It is a personal preference, but I personally prefer to reduce the number of unnecessary variables and make my code as compact as possible.

# Selecting Data

Let's see various ways we can select data from a Pandas data frame.


## Default Selection Mechanism

We can use the square brackets operator `[` and `]` on a data frame to select data. 

In [None]:
# Select rows 0 to 4.
survey[0:5]

In [None]:
# Select Country column
survey['Country']

Notice that the above code returns a [Series](https://pandas.pydata.org/pandas-docs/stable/reference/series.html) object instead of a DataFrame. The difference is that a series is a linear set of values, instead of two dimensional like a data frame. Essentially, a data frame is a set of multiple data series sharing the same index, each representing a different column.

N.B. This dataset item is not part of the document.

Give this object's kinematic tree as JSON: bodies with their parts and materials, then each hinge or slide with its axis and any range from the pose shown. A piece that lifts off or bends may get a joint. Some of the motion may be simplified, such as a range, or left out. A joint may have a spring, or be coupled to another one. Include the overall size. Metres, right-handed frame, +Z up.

If you want to return a data frame instead, you should pass the column(s) as an array:

In [None]:
survey[ ['Country'] ]

To select multiple rows and columns, you can apply the selectors above one after the other, for example:

In [None]:
# Extract 
survey[0:10][ ['Country', 'Student', 'EdLevel' ] ]


## Selecting Rows by Index and Columns By Name

Two things distinguishes Pandas data frames form NumPy 2-dimesnional arrays:

1. Pandas data frame has an index that distinguishes different rows. In NumPy, rows and columns are always specified by a numerical index between 0 and the length of dimension - 1.  With pandas, however, the index can be anything, numerical or non-numerical, without any strict order. The benefit of this is that rows are uniquely identified by an index so even after applying a filter that removes some of the columns, the same row is still uniquely identified by the same index.

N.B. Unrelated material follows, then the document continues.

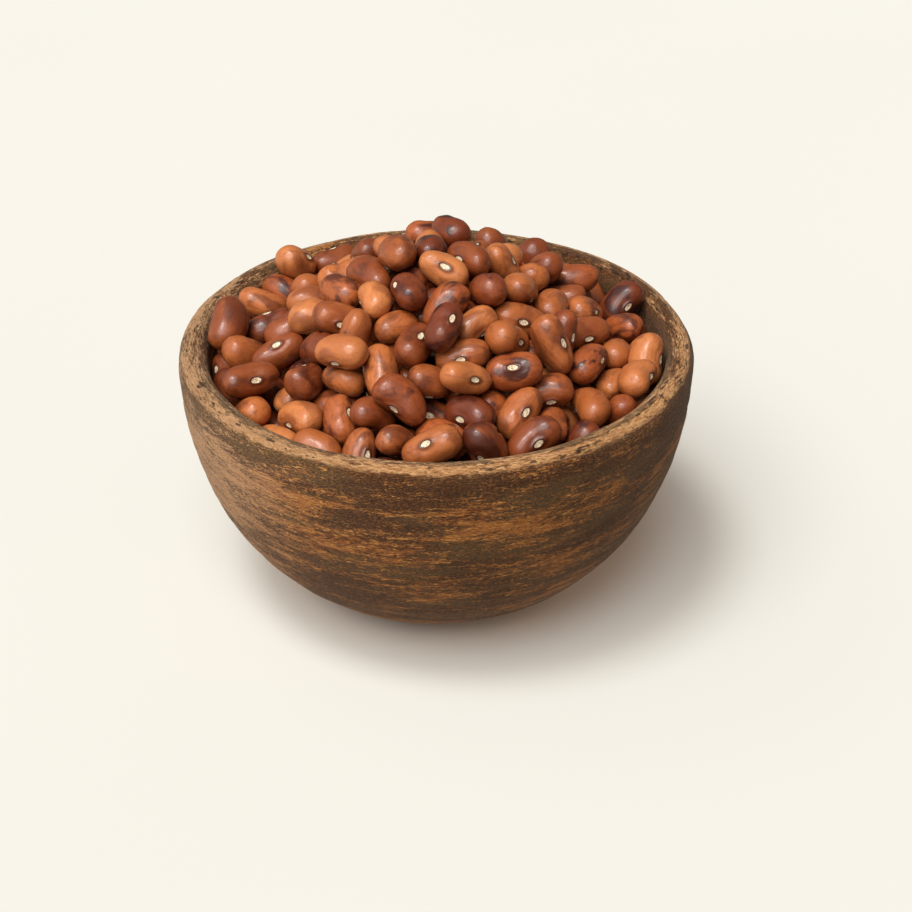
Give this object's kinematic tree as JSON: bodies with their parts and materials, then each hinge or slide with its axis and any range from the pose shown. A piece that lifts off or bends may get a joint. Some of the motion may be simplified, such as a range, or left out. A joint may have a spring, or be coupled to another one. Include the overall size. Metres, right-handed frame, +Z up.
{
  "type": "bowl of dried beans",
  "caption": "Round-sided turned wooden bowl with a thick rounded rim and a small flat foot, heaped above its rim with plump dried beans.",
  "frame": {"origin": "on the surface the bowl stands on, under the middle of its foot", "axes": "+Z up along the bowl's turning axis, through the middle of the foot and the mouth"},
  "size_m": [0.13, 0.13, 0.0937],
  "materials": {
    "bowl_wood": "dark, worn, streaked along the turning",
    "bean_skin": "satin red-brown seed coat with a pale hilum"
  },
  "bodies": {
    "root": {"bowl": "bowl_wood", "bean_heap": "bean_skin"}
  },
  "joints": []
}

2. Pandas data frame has columns with specific names. For example, in the data frame above for Stack Overflow survey, we don't have to remember the numerical index of the column containing the country of the responder, we simply use the `Country` field.

To use indexes and column names for selecting data, we can use the `loc` field.


In [None]:
# Select individual rows by index.
survey.loc[ [1, 2, 5] ]

In [None]:
# Select inidivdual columns by name.
survey.loc[ :, ['MainBranch', 'Country'] ]

In [None]:
# Select all columns between MainBranch and Country.
survey.loc[ [1, 3, 10], ['MainBranch', 'Country'] ]

In [None]:
# Select all columns between MainBranch and Country
survey.loc[:, 'MainBranch':'Country']

One thing to notice is that the indexes for rows happened to be numbers here, but they don't need to be so. For example, let's take the first 5 rows and change the index to use alphabetical letters.

In [None]:
survey_new_index = survey.head(5)
survey_new_index.index = ['a', 'b', 'c', 'd', 'e']
survey_new_index

Having this new data frame, let's see how we can extract rows:

In [None]:
survey_new_index.loc['b':'d']

## Selecting Rows and Columns By Position

If you want to select data from a data frame using the NumPy-style of specifying the numerical position of the row(s)/column(s), you can use the `iloc` field.

In [None]:
# Select the first row
survey.iloc[0]

In [None]:
# Select the first column
survey.iloc[:,0]

In [None]:
# Selecting the coll in the 4th row and 5th column
survey.iloc[3, 4]

## Extracting Head/Tail Rows

It is sometimes useful to extract the first or last few columns. For this we can use the `head` and `tail` methods:

In [None]:
survey.head(3)

In [None]:
survey.tail(3)

# Filtering

We can filter down the data in a data frame by applying operators on the values of the columns. For example, we might want to extract all rows where the `Country` column is `Canada`, or the salary is less/higher than a certain value. 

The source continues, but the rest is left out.